Panhandle Term Loans
In February 2012, Southern Union refinanced LNG Holdings' $455 million term loan due March 2012 with an unsecured three-year term loan facility due February 2015, with LNG Holdings as borrower and PEPL and Trunkline LNG as guarantors and a floating interest rate tied to LIBOR plus a margin based on the rating of PEPL's senior unsecured debt. The effective interest rate of PEPL's term loan was 1.87% at March 31, 2012.
Bridge Term Loan Facility
Upon obtaining permanent financing for the Southern Union Merger in March 2012, we terminated the 364-day Bridge Term Loan Facility. For the three months ended March 31, 2012, bridge loan related fees reflects $62.2 million representing amortization of the related commitment fees and write-off of the unamortized portion upon termination of the facility.
ETP Senior Notes
In January 2012, ETP completed a public offering of $1 billion aggregate principal amount of 5.20% Senior Notes due February 1, 2022 and $1 billion aggregate principal amount of 6.50% Senior Notes due February 1, 2042. ETP used the net proceeds of $1.98 billion from the offering to fund the cash portion of the purchase price of the Citrus Merger and for general partnership purposes. ETP may redeem some or all of the notes at any time and from time to time pursuant to the terms of the indenture subject to the payment of a “make-whole” premium. Interest will be paid semi-annually.

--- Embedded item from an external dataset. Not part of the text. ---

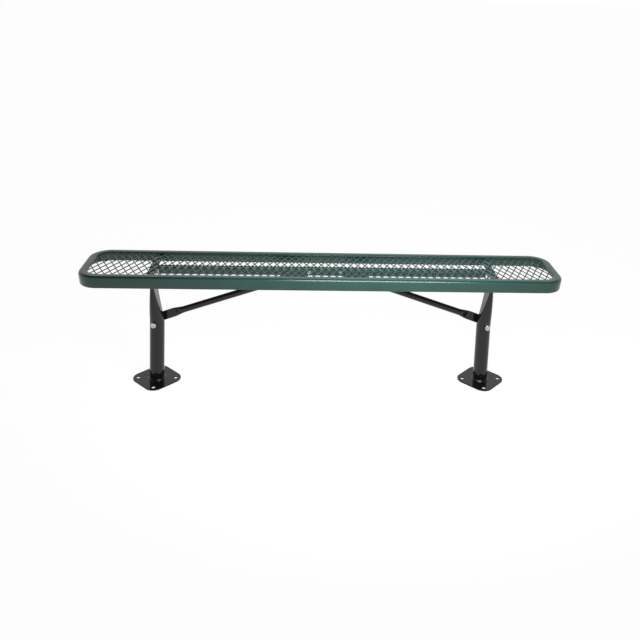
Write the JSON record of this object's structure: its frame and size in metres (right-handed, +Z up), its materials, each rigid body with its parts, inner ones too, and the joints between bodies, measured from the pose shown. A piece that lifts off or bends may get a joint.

In January 2012, ETP completed a cash tender offer for approximately $750 million aggregate principal amount of specified series of the ETP Senior Notes. The tender offer consisted of two separate offers: an Any and All Offer and a Maximum Tender Offer. The senior notes described below were repurchased under the Any and All Offer and Maximum Tender Offer for a total cost of $885.9 million and a loss on extinguishment of $115.0 million was recorded during the three months ended March 31, 2012.
In the Any and All Offer, ETP offered to purchase, under certain conditions, any and all of its 5.65% Senior Notes due August 1, 2012, at a fixed price. Pursuant to the Any and All Offer, ETP purchased $292 million in aggregate principal amount on January 19, 2012.
In the Maximum Tender Offer, ETP offered to purchase, under certain conditions, certain series of outstanding ETP Senior Notes at a fixed spread over the index rate. Pursuant to this tender offer, on February 7, 2012, ETP purchased $200 million aggregate principal amount of its 9.7% Senior Notes due March 15, 2019, $200 million aggregate principal amount of its 9.0% Senior Notes due April 15, 2019 and $58.1 million aggregate principal amount of its 8.5% Senior Notes due April 15, 2014.
Revolving Credit Facilities
Parent Company Credit Facility. As of March 31, 2012, we had no outstanding borrowings under the Parent Company Credit Facility and the amount available for future borrowings was $200 million.
ETP Credit Facility. As of March 31, 2012, ETP had a balance of $190.0 million outstanding under the ETP Credit Facility, and the amount available under the ETP Credit Facility was $2.28 billion, after taking into account letters of credit of $28.3 million. The weighted average interest rate on the total amount outstanding at March 31, 2012 was 1.74%.
Regency Credit Facility. As of March 31, 2012, Regency had a balance of $250.0 million outstanding under the Regency Credit and the amount available under the Regency Credit Facility was $638.5 million, taking into account letters of credit of $11.5 million. The weighted average interest rate on the total amount outstanding as of March 31, 2012 was 3.09%.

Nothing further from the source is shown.